[start]

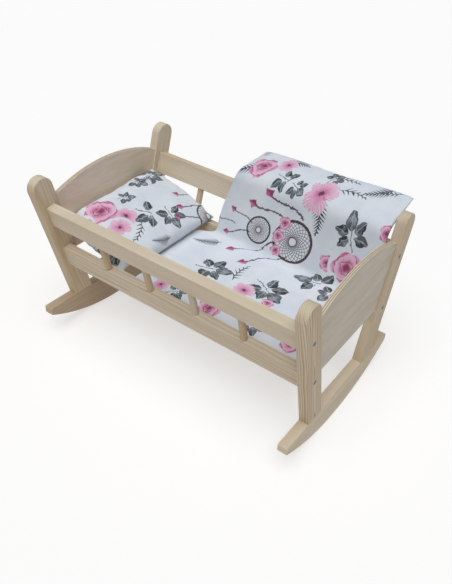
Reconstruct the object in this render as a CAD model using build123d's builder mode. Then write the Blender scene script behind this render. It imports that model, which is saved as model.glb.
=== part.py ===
"""Doll's rocking cradle in pine lath: two splayed end frames on rockers, leaning side rails
with spindles, a slatted base, a pillow and a quilt.  Millimetres, +Z up.

X runs along the cradle, from the head end (-X) to the foot end (+X), and -Y is the front side.
The origin is on the floor, midway between the lowest points of the two rockers.
"""
import os
from math import cos, radians, sin

from build123d import *

# ---------------------------------------------------------------- driving dimensions
# laths: the posts, rails and rockers are all cut from one planed section
overall_length = 540.0      # over the outer faces of the two end frames
lath_thick = 18.0
lath_width = 40.0
edge_round = 1.2            # sanded edges of the laths

# end frames
splay_angle = 14.5          # how far posts and sides lean outwards from upright, degrees
post_foot_y = 90.0          # post centre line from the middle plane, at the rocker's top
post_length = 272.0         # along the lean, from the rocker to the top of the half-round

# rockers
rocker_height = 58.0
rocker_length = 344.0
rocker_radius = 362.0
rocker_tip_round = 3.0

# end panels of thin plywood
panel_thick = 8.0
panel_setback = 5.0         # from the posts' outer faces to the panel's outer face
panel_lift = 100.0          # rocker top to the panel's straight bottom edge
panel_rise = 147.0          # bottom edge to the crest of the arch
panel_arch_radius = 310.0
groove_depth = 8.0          # the stopped groove in each post's inner edge
groove_play = 0.2

# side rails, measured along the lean from the rocker's top to the rail's lower edge
bottom_rail_start = 80.0
top_rail_start = 176.0

# spindles
spindle_count = 4           # on each side
spindle_diameter = 12.0
spindle_pitch = 96.0
spindle_hole_depth = 12.0
glue_play = 0.1             # round gap that the glue fills at dowels and spindles

# dowels that join a post to its rocker
dowel_diameter = 8.0
dowel_length = 40.0
dowel_spacing = 20.0

# wood screws, one through a post into each rail end
screw_length = 55.0
screw_diameter = 4.0
screw_head_diameter = 8.4
screw_point_length = 7.0
screw_play = 0.1
recess_width = 1.3
recess_span = 4.8
recess_depth = 1.8

# slatted base
cleat_width = 10.0
cleat_height = 10.0
slat_count = 5
slat_pitch = 90.0
slat_width = 40.0
slat_thick = 6.0
slat_end_gap = 0.8
nail_diameter = 1.8
nail_length = 14.0
nail_play = 0.05

# pillow, leaning on the head panel
pillow_length = 158.0       # along its slope
pillow_width = 206.0
pillow_thick = 40.0
pillow_edge_thick = 12.0
pillow_tilt = 24.0          # head edge up, degrees
pillow_height = 205.0       # of its middle
pillow_offset_y = 4.0

# quilt: flat on the slats, up the inside of the back rails and out over the top one
quilt_thick = 14.0
quilt_width = 350.0
quilt_foot_gap = 4.0        # to the foot posts
quilt_front_gap = 5.0       # to the front bottom rail
quilt_rise = 22.5           # above the top rail, up to the bend
quilt_overhang = 77.0       # from the bend to the free edge
quilt_overhang_slope = 16.0
quilt_low_bend = 25.0       # radii of its two bends, at mid thickness
quilt_high_bend = 25.0
quilt_skew_low = 22.0       # how far the free corner is drawn in: at the bottom rail,
quilt_skew_mid = 40.0       # at the top rail
quilt_skew_top = 64.0       # and at the free edge
bedding_gap = 0.3           # between bedding and wood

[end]

• Problem requirements
Everything from the first line of the material through the line containing "top_rail_start = 176.0" is to be printed exactly; lines after that are to be left out.

• Task output
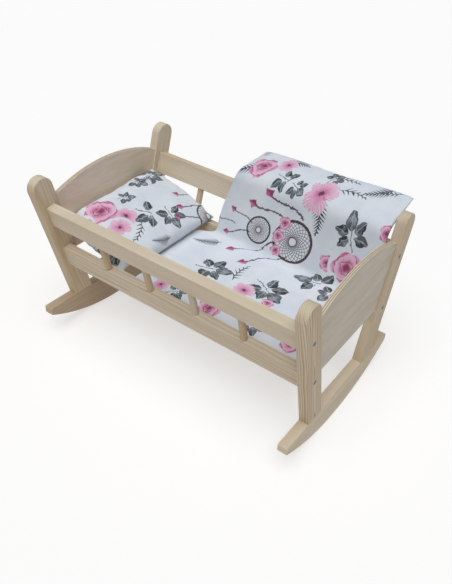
Reconstruct the object in this render as a CAD model using build123d's builder mode. Then write the Blender scene script behind this render. It imports that model, which is saved as model.glb.
=== part.py ===
"""Doll's rocking cradle in pine lath: two splayed end frames on rockers, leaning side rails
with spindles, a slatted base, a pillow and a quilt.  Millimetres, +Z up.

X runs along the cradle, from the head end (-X) to the foot end (+X), and -Y is the front side.
The origin is on the floor, midway between the lowest points of the two rockers.
"""
import os
from math import cos, radians, sin

from build123d import *

# ---------------------------------------------------------------- driving dimensions
# laths: the posts, rails and rockers are all cut from one planed section
overall_length = 540.0      # over the outer faces of the two end frames
lath_thick = 18.0
lath_width = 40.0
edge_round = 1.2            # sanded edges of the laths

# end frames
splay_angle = 14.5          # how far posts and sides lean outwards from upright, degrees
post_foot_y = 90.0          # post centre line from the middle plane, at the rocker's top
post_length = 272.0         # along the lean, from the rocker to the top of the half-round

# rockers
rocker_height = 58.0
rocker_length = 344.0
rocker_radius = 362.0
rocker_tip_round = 3.0

# end panels of thin plywood
panel_thick = 8.0
panel_setback = 5.0         # from the posts' outer faces to the panel's outer face
panel_lift = 100.0          # rocker top to the panel's straight bottom edge
panel_rise = 147.0          # bottom edge to the crest of the arch
panel_arch_radius = 310.0
groove_depth = 8.0          # the stopped groove in each post's inner edge
groove_play = 0.2

# side rails, measured along the lean from the rocker's top to the rail's lower edge
bottom_rail_start = 80.0
top_rail_start = 176.0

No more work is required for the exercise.